The inclusion of this class of claimant can be far reaching in scope. I(PFD)A 1975, s 1(3) provides that ‘a person is to be treated as being maintained by the deceased (either wholly or partly, as the case may be) only if the deceased was making a substantial contribution in money or money’s worth towards the reasonable needs of that person, other than a contribution made for valuable consideration pursuant to an arrangement of a commercial nature.’
The concept of a person that was maintained by the deceased was considered further in the case of Ilot v Mitson (No.2) [2017], where the courts determined the following criteria: –
- Maintenance connotes payments which enable an applicant to discharge the costs of their daily living at whatever standard is appropriate to them; the provision is to be made to meet recurring expenses, being expenses of living of an income nature.

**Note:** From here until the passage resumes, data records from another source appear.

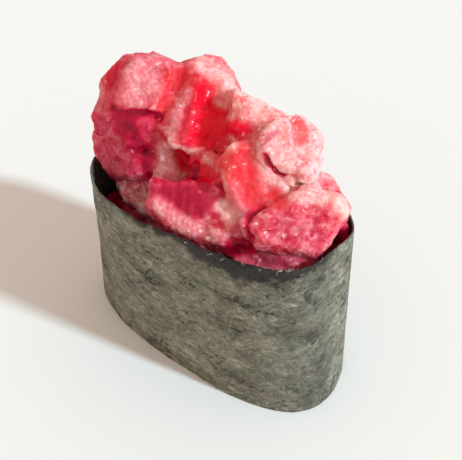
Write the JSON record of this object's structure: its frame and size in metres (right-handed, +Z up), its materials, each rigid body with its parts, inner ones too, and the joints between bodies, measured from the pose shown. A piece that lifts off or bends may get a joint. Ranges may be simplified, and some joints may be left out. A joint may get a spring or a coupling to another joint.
{
  "type": "gunkan sushi with chopped raw tuna",
  "caption": "Oval battleship-style sushi: an upright strip of seaweed round pressed rice, heaped above the rim with hand-cut chunks of raw red fish.",
  "frame": {"origin": "middle of the foot of the whole piece, on the surface it stands on", "axes": "+X along the oval band's long axis, towards the lower end of the heap; +Z up"},
  "size_m": [0.0534, 0.0322, 0.0519],
  "materials": {
    "nori": "matte dark olive grey dried seaweed sheet, mottled and fibrous, near black inside",
    "rice": "moist cooked short-grain rice",
    "tuna": "wet raw red fish, deep crimson cut faces with pale pink frosted edges"
  },
  "bodies": {
    "root": {"nori_band": "nori", "rice_bed": "rice", "tuna_back_high_2": "tuna", "tuna_back_low_1": "tuna", "tuna_back_low_2": "tuna", "tuna_back_low_3": "tuna", "tuna_back_low_4": "tuna", "tuna_bed_1_back": "tuna", "tuna_bed_1_front": "tuna", "tuna_bed_2_back": "tuna", "tuna_bed_2_front": "tuna", "tuna_bed_3_back": "tuna", "tuna_bed_3_front": "tuna", "tuna_bed_4_back": "tuna", "tuna_bed_4_front": "tuna", "tuna_bed_5_back": "tuna", "tuna_bed_5_front": "tuna", "tuna_centre_peak": "tuna", "tuna_front_left": "tuna", "tuna_front_rim": "tuna", "tuna_front_slab": "tuna", "tuna_left_foot": "tuna", "tuna_left_ridge": "tuna", "tuna_left_top": "tuna", "tuna_left_wall": "tuna", "tuna_middle": "tuna", "tuna_middle_right": "tuna", "tuna_right_back": "tuna", "tuna_right_front": "tuna", "tuna_right_low": "tuna", "tuna_right_ridge": "tuna"}
  },
  "joints": []
}
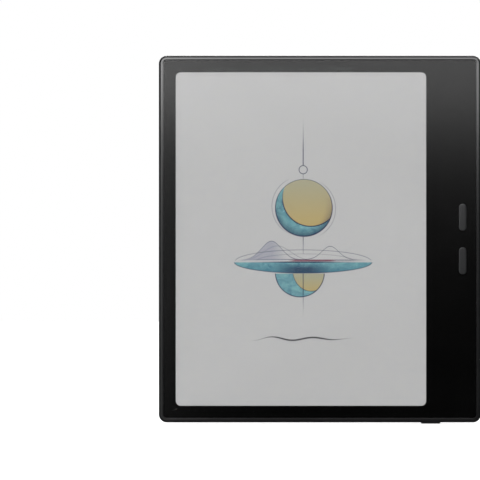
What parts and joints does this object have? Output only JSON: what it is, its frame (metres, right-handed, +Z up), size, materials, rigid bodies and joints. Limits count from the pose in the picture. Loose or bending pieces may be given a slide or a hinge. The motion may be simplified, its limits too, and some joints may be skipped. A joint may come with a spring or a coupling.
{
  "type": "e-reader",
  "caption": "Slim upright e-reader: flush glass front with a wide grip strip and raised page keys beside the screen, power key in the lower edge, grained inlaid panels on the back.",
  "frame": {"origin": "under the middle of the body, level with the tip of the power key in the lower edge, which is the lowest point", "axes": "+Z up the height of the reader, +X towards the grip strip, -Y out of the screen"},
  "size_m": [0.137, 0.0066, 0.1566],
  "materials": {
    "cover_glass": "gloss",
    "border_print": "gloss",
    "frame_plastic": "satin",
    "rear_cover_plastic": "satin",
    "grained_panel": "matte",
    "key_plastic": "satin",
    "inner_black_plastic": "matte",
    "clear_film": "gloss",
    "adhesive": "matte",
    "epaper": "matte",
    "backplane_glass": "gloss",
    "foam": "matte",
    "flex_film": "gloss",
    "lamp": "gloss",
    "chassis_metal": "satin",
    "screw_steel": "satin",
    "sheet_steel": "satin",
    "circuit_board": "satin",
    "chip_black": "matte",
    "plug_ivory": "satin",
    "pouch_foil": "satin",
    "tape_white": "matte",
    "seal_rubber": "matte",
    "magnet_nickel": "gloss",
    "mesh_black": "matte"
  },
  "bodies": {
    "reader": {"cover_glass": "cover_glass", "border_print": "border_print", "glass_adhesive": "adhesive", "optical_adhesive": "clear_film", "touch_sensor": "clear_film", "light_guide": "clear_film", "epaper_film": "epaper", "epaper_backplane": "backplane_glass", "display_foam": "foam", "driver_chips": "chip_black", "light_flex": "flex_film", "light_leds": "lamp", "display_flex": "flex_film", "touch_flex": "flex_film", "middle_frame": "frame_plastic", "chassis_plate": "chassis_metal", "chassis_screws": "screw_steel", "grip_carrier": "inner_black_plastic", "rear_cover": "rear_cover_plastic", "rear_main_panel": "grained_panel", "rear_grip_panel": "grained_panel", "page_up_switch": "sheet_steel", "page_down_switch": "sheet_steel", "power_switch": "sheet_steel", "power_flex": "flex_film", "main_board": "circuit_board", "board_screws": "screw_steel", "processor": "chip_black", "memory_chip": "chip_black", "storage_chip": "chip_black", "power_chip": "chip_black", "radio_chip": "sheet_steel", "hall_sensor": "chip_black", "motion_sensor": "chip_black", "microphone": "sheet_steel", "shield_can": "sheet_steel", "board_plugs": "plug_ivory", "usb_shell": "sheet_steel", "usb_tongue": "inner_black_plastic", "card_socket": "sheet_steel", "upper_speaker": "inner_black_plastic", "lower_speaker": "inner_black_plastic", "upper_speaker_mesh": "mesh_black", "lower_speaker_mesh": "mesh_black", "battery_cell": "pouch_foil", "battery_tape": "tape_white", "battery_board": "circuit_board", "battery_lead": "flex_film", "case_magnets": "magnet_nickel", "aerial_flex": "flex_film"},
    "page_up_key": {"page_up_key": "key_plastic"},
    "page_up_plunger": {"page_up_plunger": "plug_ivory"},
    "page_down_key": {"page_down_key": "key_plastic"},
    "page_down_plunger": {"page_down_plunger": "plug_ivory"},
    "power_key": {"power_key": "key_plastic"},
    "power_plunger": {"power_plunger": "plug_ivory"},
    "card_tray": {"card_tray": "key_plastic", "memory_card": "chip_black", "tray_seal": "seal_rubber"}
  },
  "joints": [
    {"name": "page_up_press", "type": "slide", "parent": "reader", "child": "page_up_key", "axis": [0, 1, 0], "range_m": [0, 0.00035], "stiffness_N_per_m": 4000},
    {"name": "page_up_click", "type": "slide", "parent": "reader", "child": "page_up_plunger", "axis": [0, 1, 0], "range_m": [0, 0.00035]},
    {"name": "page_down_press", "type": "slide", "parent": "reader", "child": "page_down_key", "axis": [0, 1, 0], "range_m": [0, 0.00035], "stiffness_N_per_m": 4000},
    {"name": "page_down_click", "type": "slide", "parent": "reader", "child": "page_down_plunger", "axis": [0, 1, 0], "range_m": [0, 0.00035]},
    {"name": "power_press", "type": "slide", "parent": "reader", "child": "power_key", "axis": [0, 0, 1], "range_m": [0, 0.0003], "stiffness_N_per_m": 4000},
    {"name": "power_click", "type": "slide", "parent": "reader", "child": "power_plunger", "axis": [0, 0, 1], "range_m": [0, 0.0003]},
    {"name": "card_tray_slide", "type": "slide", "parent": "reader", "child": "card_tray", "axis": [1, 0, 0], "range_m": [0, 0.022]}
  ],
  "couplings": [
    {"joint": "page_up_click", "follows": "page_up_press", "ratio": 1},
    {"joint": "page_down_click", "follows": "page_down_press", "ratio": 1},
    {"joint": "power_click", "follows": "power_press", "ratio": 1}
  ]
}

- An award can be made by way of a lump sum, paying off debts or the purchase of a property to meet a housing need.
- The level of maintenance to be provided is flexible and falls to be decided on the facts of each case: it is not limited to subsistence level but is to be judged by the standard appropriate in the circumstances.
- The applicant must show “something more” to establish a claim beyond living in necessitous circumstances and having a qualifying relationship with the Deceased.
- Determining whether reasonable financial provision has been made for the applicant by the Will or the intestacy rules should be assessed as at the date of the hearing and not for example as at the date the Will was made. The circumstances of the applicant may have changed owing to chronic illness or incapacity.